** Exercise brief **
The lines below are to be quoted exactly, from the first through the one that contains "return BELL_WALL +".

** Data **
______________________________
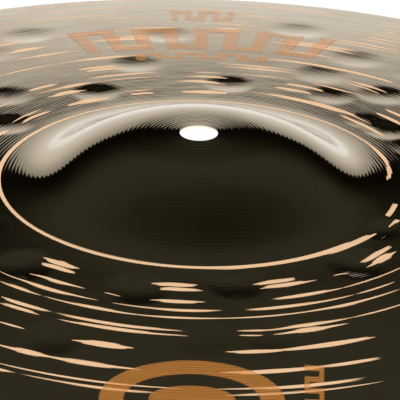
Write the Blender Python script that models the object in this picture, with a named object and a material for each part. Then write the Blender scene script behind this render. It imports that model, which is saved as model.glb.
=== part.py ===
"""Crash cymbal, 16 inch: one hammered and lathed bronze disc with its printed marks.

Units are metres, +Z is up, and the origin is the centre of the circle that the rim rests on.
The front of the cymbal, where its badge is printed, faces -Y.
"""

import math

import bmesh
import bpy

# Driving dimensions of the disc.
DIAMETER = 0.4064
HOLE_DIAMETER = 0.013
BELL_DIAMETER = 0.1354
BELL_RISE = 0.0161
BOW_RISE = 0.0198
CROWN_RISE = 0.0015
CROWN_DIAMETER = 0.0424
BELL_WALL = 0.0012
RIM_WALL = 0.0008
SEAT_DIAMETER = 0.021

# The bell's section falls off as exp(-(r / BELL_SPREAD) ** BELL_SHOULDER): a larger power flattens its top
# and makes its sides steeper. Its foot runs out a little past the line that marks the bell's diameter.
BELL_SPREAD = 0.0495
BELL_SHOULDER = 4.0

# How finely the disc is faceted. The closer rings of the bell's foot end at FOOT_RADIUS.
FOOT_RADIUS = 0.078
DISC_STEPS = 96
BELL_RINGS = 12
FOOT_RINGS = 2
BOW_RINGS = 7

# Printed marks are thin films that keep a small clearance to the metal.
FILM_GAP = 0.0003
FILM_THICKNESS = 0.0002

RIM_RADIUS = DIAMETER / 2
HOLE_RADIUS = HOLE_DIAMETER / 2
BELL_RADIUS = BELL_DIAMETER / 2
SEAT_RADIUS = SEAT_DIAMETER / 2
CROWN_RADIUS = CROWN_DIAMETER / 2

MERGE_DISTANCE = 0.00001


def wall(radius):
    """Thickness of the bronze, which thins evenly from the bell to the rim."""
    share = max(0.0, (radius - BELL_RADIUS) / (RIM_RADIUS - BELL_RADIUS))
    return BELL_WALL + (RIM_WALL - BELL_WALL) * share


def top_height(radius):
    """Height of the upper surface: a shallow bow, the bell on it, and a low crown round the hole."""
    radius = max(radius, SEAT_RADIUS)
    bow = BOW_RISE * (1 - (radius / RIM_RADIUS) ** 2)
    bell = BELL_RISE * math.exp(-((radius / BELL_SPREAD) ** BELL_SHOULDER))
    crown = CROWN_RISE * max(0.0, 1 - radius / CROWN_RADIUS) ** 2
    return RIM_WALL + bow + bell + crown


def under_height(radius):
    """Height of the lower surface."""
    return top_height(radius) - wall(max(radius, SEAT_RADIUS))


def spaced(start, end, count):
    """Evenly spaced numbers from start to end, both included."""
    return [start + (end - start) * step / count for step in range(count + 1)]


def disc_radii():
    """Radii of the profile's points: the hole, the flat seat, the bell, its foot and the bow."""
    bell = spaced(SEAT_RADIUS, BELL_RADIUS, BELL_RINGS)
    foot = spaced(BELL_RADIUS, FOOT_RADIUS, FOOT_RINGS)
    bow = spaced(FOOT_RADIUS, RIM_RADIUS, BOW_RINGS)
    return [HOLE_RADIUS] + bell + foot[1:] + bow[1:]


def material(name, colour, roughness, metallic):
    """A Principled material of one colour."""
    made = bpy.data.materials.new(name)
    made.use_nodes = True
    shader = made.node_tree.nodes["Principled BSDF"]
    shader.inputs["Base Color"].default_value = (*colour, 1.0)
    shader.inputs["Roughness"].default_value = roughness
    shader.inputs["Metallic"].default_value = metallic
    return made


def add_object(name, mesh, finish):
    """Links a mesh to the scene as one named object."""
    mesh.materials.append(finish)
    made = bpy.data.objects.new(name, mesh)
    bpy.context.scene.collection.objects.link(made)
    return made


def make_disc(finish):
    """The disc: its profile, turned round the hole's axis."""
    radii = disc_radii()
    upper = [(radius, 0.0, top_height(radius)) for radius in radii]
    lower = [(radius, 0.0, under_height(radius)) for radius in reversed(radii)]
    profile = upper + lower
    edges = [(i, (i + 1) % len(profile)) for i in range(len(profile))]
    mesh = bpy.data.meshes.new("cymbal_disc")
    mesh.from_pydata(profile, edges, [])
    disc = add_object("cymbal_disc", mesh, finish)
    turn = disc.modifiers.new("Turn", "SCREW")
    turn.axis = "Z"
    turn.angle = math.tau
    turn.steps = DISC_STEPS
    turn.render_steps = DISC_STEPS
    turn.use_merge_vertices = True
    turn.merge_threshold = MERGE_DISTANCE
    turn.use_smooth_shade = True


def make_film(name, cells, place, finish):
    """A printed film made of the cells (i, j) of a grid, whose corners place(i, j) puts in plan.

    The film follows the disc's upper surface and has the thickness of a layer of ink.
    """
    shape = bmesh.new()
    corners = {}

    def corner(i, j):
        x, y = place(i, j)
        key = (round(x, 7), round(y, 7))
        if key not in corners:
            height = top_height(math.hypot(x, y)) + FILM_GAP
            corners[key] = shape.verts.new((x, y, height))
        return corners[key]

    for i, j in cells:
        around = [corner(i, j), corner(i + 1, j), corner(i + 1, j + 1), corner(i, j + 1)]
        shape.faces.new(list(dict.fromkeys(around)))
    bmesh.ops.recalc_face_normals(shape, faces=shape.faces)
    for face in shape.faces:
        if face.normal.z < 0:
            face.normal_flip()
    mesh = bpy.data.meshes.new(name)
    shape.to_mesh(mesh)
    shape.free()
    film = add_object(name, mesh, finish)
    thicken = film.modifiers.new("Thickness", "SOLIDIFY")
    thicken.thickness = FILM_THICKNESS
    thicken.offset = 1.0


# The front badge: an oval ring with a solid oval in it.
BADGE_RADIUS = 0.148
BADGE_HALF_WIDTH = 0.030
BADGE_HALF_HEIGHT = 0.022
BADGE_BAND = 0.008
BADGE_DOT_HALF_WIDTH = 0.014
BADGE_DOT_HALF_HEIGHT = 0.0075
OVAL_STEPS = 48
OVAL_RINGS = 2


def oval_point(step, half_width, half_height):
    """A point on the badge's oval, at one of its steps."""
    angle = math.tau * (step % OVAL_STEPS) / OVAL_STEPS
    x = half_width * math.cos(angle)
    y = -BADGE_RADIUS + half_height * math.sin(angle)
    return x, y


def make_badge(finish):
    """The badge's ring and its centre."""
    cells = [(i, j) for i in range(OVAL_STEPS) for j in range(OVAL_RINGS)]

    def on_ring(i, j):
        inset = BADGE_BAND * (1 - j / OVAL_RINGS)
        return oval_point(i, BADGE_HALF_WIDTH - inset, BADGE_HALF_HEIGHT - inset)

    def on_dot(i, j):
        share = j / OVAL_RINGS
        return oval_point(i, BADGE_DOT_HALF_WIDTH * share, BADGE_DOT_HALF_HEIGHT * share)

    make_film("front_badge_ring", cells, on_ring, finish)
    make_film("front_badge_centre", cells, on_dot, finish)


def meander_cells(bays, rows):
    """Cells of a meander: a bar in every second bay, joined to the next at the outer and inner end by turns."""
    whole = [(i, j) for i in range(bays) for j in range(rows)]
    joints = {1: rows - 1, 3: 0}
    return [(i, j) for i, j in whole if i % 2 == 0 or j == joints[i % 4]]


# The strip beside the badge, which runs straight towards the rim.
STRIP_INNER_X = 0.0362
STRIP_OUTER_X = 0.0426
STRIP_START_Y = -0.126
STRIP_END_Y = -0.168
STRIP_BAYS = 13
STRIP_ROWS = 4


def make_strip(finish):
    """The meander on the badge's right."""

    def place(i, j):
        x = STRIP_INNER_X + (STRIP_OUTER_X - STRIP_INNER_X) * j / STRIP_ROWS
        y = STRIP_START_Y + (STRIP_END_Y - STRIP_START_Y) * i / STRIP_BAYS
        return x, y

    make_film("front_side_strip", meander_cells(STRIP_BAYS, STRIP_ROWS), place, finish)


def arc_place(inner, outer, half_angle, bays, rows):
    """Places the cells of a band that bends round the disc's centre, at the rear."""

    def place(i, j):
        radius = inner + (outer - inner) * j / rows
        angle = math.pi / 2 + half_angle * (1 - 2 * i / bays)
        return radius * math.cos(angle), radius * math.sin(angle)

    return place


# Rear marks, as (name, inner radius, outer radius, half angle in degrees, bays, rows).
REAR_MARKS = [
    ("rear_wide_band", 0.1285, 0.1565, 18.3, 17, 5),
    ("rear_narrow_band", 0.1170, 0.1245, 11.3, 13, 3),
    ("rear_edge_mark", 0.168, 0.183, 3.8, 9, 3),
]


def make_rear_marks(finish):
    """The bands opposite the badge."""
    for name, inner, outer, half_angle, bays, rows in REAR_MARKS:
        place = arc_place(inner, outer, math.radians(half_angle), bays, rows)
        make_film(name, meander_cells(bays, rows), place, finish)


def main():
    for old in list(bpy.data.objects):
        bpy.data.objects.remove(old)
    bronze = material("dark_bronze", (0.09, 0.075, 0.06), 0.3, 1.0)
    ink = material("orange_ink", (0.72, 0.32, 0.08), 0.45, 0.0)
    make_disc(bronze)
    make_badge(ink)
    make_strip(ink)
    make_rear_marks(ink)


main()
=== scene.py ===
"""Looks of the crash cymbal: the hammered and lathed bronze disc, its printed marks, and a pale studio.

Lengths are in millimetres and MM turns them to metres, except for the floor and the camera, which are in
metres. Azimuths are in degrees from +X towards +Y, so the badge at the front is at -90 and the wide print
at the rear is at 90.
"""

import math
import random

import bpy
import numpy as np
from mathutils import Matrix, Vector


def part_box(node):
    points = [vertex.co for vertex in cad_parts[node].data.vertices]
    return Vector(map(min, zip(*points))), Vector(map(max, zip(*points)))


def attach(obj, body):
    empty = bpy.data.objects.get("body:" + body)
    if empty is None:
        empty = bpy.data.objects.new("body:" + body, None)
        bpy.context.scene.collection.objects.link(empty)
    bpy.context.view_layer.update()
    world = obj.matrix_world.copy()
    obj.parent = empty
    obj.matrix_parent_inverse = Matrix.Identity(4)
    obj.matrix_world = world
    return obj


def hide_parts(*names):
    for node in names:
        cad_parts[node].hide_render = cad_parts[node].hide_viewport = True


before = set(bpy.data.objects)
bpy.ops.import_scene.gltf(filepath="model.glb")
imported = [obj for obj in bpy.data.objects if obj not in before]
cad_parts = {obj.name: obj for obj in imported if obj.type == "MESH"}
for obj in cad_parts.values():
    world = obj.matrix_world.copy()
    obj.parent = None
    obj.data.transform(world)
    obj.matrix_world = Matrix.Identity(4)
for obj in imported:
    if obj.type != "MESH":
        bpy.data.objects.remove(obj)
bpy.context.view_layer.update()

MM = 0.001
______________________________
** Answer to this problem **
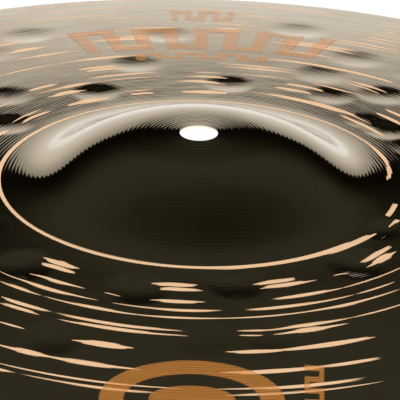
Write the Blender Python script that models the object in this picture, with a named object and a material for each part. Then write the Blender scene script behind this render. It imports that model, which is saved as model.glb.
=== part.py ===
"""Crash cymbal, 16 inch: one hammered and lathed bronze disc with its printed marks.

Units are metres, +Z is up, and the origin is the centre of the circle that the rim rests on.
The front of the cymbal, where its badge is printed, faces -Y.
"""

import math

import bmesh
import bpy

# Driving dimensions of the disc.
DIAMETER = 0.4064
HOLE_DIAMETER = 0.013
BELL_DIAMETER = 0.1354
BELL_RISE = 0.0161
BOW_RISE = 0.0198
CROWN_RISE = 0.0015
CROWN_DIAMETER = 0.0424
BELL_WALL = 0.0012
RIM_WALL = 0.0008
SEAT_DIAMETER = 0.021

# The bell's section falls off as exp(-(r / BELL_SPREAD) ** BELL_SHOULDER): a larger power flattens its top
# and makes its sides steeper. Its foot runs out a little past the line that marks the bell's diameter.
BELL_SPREAD = 0.0495
BELL_SHOULDER = 4.0

# How finely the disc is faceted. The closer rings of the bell's foot end at FOOT_RADIUS.
FOOT_RADIUS = 0.078
DISC_STEPS = 96
BELL_RINGS = 12
FOOT_RINGS = 2
BOW_RINGS = 7

# Printed marks are thin films that keep a small clearance to the metal.
FILM_GAP = 0.0003
FILM_THICKNESS = 0.0002

RIM_RADIUS = DIAMETER / 2
HOLE_RADIUS = HOLE_DIAMETER / 2
BELL_RADIUS = BELL_DIAMETER / 2
SEAT_RADIUS = SEAT_DIAMETER / 2
CROWN_RADIUS = CROWN_DIAMETER / 2

MERGE_DISTANCE = 0.00001


def wall(radius):
    """Thickness of the bronze, which thins evenly from the bell to the rim."""
    share = max(0.0, (radius - BELL_RADIUS) / (RIM_RADIUS - BELL_RADIUS))
    return BELL_WALL + (RIM_WALL - BELL_WALL) * share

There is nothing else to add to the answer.